10. The three-dimensional wave antenna according to claim 9, the grounded substrate has a thickness d and a dielectric constant ε_r.

11. The wave antenna according to claim 10 wherein the thickness d ranges between 0.0001 λ₀to 0.2 λ₀.

12. The wave antenna according to claim 9, wherein the dielectric constant ε_rranges between 1 and 40.

13. The wave antenna according to claim 9, wherein the conductor trace has a width that ranges between 0.001 λ₀to 0.1 λ₀.

14. A method for forming a wave antenna, comprising:

providing a grounded substrate, the grounded substrate having a length, a width and a height dimension;

providing a probe feed to be substantially located in a center of the grounded substrate;

providing a load to be substantially located on an edge of the grounded substrate; and

providing a conductor trace from the probe feed to the load, wherein the conductor trace is patterned in a substantially spiral pattern.
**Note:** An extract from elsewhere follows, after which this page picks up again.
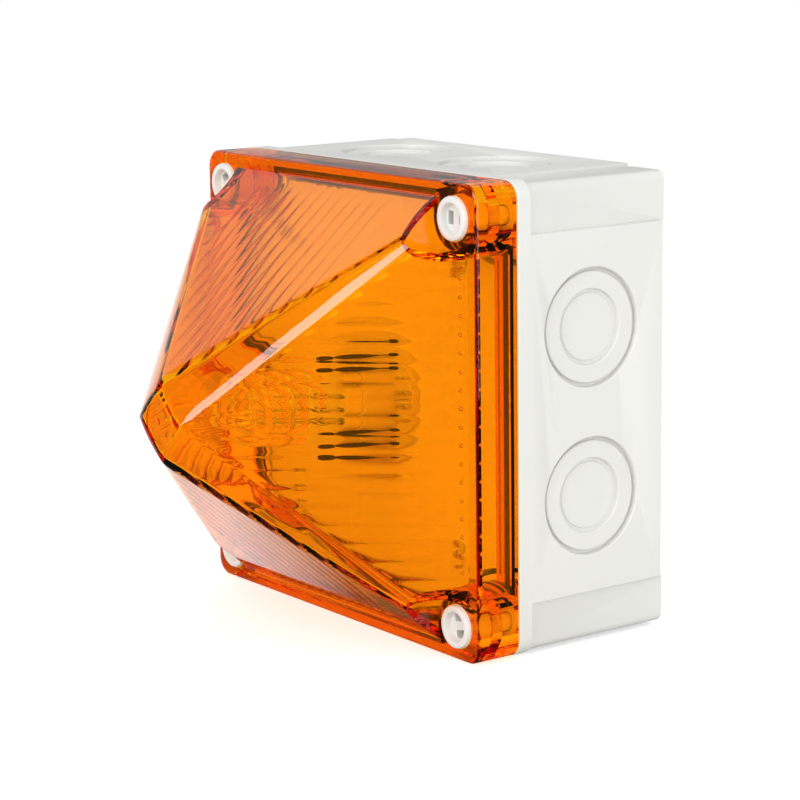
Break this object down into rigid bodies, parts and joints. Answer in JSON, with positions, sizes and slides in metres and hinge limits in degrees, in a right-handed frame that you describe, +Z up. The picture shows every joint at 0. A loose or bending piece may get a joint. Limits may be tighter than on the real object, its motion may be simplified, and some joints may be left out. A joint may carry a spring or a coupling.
{
  "type": "wall-mounted flashing warning beacon",
  "caption": "Square wall-mounted flashing beacon: amber pyramid lens cover on a light-grey junction box with cable knock-outs, flash tube and driver inside.",
  "frame": {"origin": "middle of the plane of the wall feet at the back of the box", "axes": "+Z up, +Y into the wall, -Y out through the lens, +X to the right seen from the front"},
  "size_m": [0.13, 0.1253, 0.13],
  "materials": {
    "box_grey": "fine satin moulding",
    "lens_amber": "clear amber, polished",
    "screw_white": "smooth moulded",
    "seal_dark": "foam rubber",
    "tray_white": "smooth moulded",
    "steel_zinc": "zinc plated",
    "board_green": "solder resist",
    "socket_cream": "moulded nylon",
    "tube_glass": "clear",
    "base_ceramic": "fired, unglazed",
    "lead_red": "insulation",
    "capacitor_blue": "shrink sleeve",
    "ferrite": "ground ferrite",
    "winding_copper": "taped winding",
    "coil_yellow": "dipped",
    "film_red": "dipped",
    "sink_aluminium": "plain",
    "package_black": "moulded epoxy",
    "resistor_tan": "lacquered",
    "terminal_green": "moulded"
  },
  "bodies": {
    "box": {"back_box": "box_grey", "lid_gasket": "seal_dark", "light_tray": "tray_white", "tray_screws": "steel_zinc", "tray_pillars": "steel_zinc", "driver_board": "board_green", "tube_socket": "socket_cream", "socket_screws": "steel_zinc", "tube_leads": "lead_red", "tube_base": "base_ceramic", "flash_tube": "tube_glass", "trigger_wire": "steel_zinc", "storage_capacitor": "capacitor_blue", "converter_core": "ferrite", "converter_winding": "winding_copper", "trigger_coil": "coil_yellow", "film_capacitor": "film_red", "power_transistor": "package_black", "heat_sink": "sink_aluminium", "heat_sink_screw": "steel_zinc", "rectifier_diodes": "package_black", "timing_resistors": "resistor_tan", "terminal_block": "terminal_green", "terminal_cages": "steel_zinc"},
    "cover": {"lens_cover": "lens_amber"},
    "lid_screw_tr_body": {"lid_screw_tr": "screw_white"},
    "lid_screw_tl_body": {"lid_screw_tl": "screw_white"},
    "lid_screw_br_body": {"lid_screw_br": "screw_white"},
    "lid_screw_bl_body": {"lid_screw_bl": "screw_white"},
    "clamp_screw_1": {"terminal_screw_1": "steel_zinc"},
    "clamp_screw_2": {"terminal_screw_2": "steel_zinc"},
    "clamp_screw_3": {"terminal_screw_3": "steel_zinc"},
    "clamp_screw_4": {"terminal_screw_4": "steel_zinc"}
  },
  "joints": [
    {"name": "cover_lift", "type": "slide", "parent": "box", "child": "cover", "axis": [0, -1, 0], "range_m": [0, 0.075]},
    {"name": "lid_screw_tr_turn", "type": "hinge", "parent": "cover", "child": "lid_screw_tr_body", "pos_m": [0.0555, -0.0674, 0.0555], "axis": [0, -1, 0], "range_deg": [0, 360]},
    {"name": "lid_screw_tl_turn", "type": "hinge", "parent": "cover", "child": "lid_screw_tl_body", "pos_m": [-0.0555, -0.0674, 0.0555], "axis": [0, -1, 0], "range_deg": [0, 360]},
    {"name": "lid_screw_br_turn", "type": "hinge", "parent": "cover", "child": "lid_screw_br_body", "pos_m": [0.0555, -0.0674, -0.0555], "axis": [0, -1, 0], "range_deg": [0, 360]},
    {"name": "lid_screw_bl_turn", "type": "hinge", "parent": "cover", "child": "lid_screw_bl_body", "pos_m": [-0.0555, -0.0674, -0.0555], "axis": [0, -1, 0], "range_deg": [0, 360]},
    {"name": "terminal_screw_1_turn", "type": "hinge", "parent": "box", "child": "clamp_screw_1", "pos_m": [-0.01125, -0.0278, -0.0395], "axis": [0, -1, 0], "range_deg": [0, 360]},
    {"name": "terminal_screw_2_turn", "type": "hinge", "parent": "box", "child": "clamp_screw_2", "pos_m": [-0.00375, -0.0278, -0.0395], "axis": [0, -1, 0], "range_deg": [0, 360]},
    {"name": "terminal_screw_3_turn", "type": "hinge", "parent": "box", "child": "clamp_screw_3", "pos_m": [0.00375, -0.0278, -0.0395], "axis": [0, -1, 0], "range_deg": [0, 360]},
    {"name": "terminal_screw_4_turn", "type": "hinge", "parent": "box", "child": "clamp_screw_4", "pos_m": [0.01125, -0.0278, -0.0395], "axis": [0, -1, 0], "range_deg": [0, 360]}
  ]
}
15. The method according to claim 14, wherein the spiral pattern is substantially arcuate.

16. The method according to claim 14, wherein the spiral pattern includes at least one mitered corner.

17. The method according to claim 14, wherein the grounded substrate has a dielectric constant ε_r.

18. An antenna comprising,

a substrate comprising of at least a first and second layer;

a probe feed located on one of the first and second layer;

a load located on the other of the first and second layer;

a via connecting the first and second layers;

a first conductor trace connecting the probe feed to a first end of the via in a spiral pattern; and

a second conductor trace connecting the load to a second end of the via in a spiral pattern.

19. The antenna according to claim 18, wherein the first layer has a depth that ranges from 0.0001 λ₀to 0.2 λ₀.

20. The antenna according to claim 18, wherein the second layer has a depth that ranges from 0.0001 λ₀to 0.2 λ₀.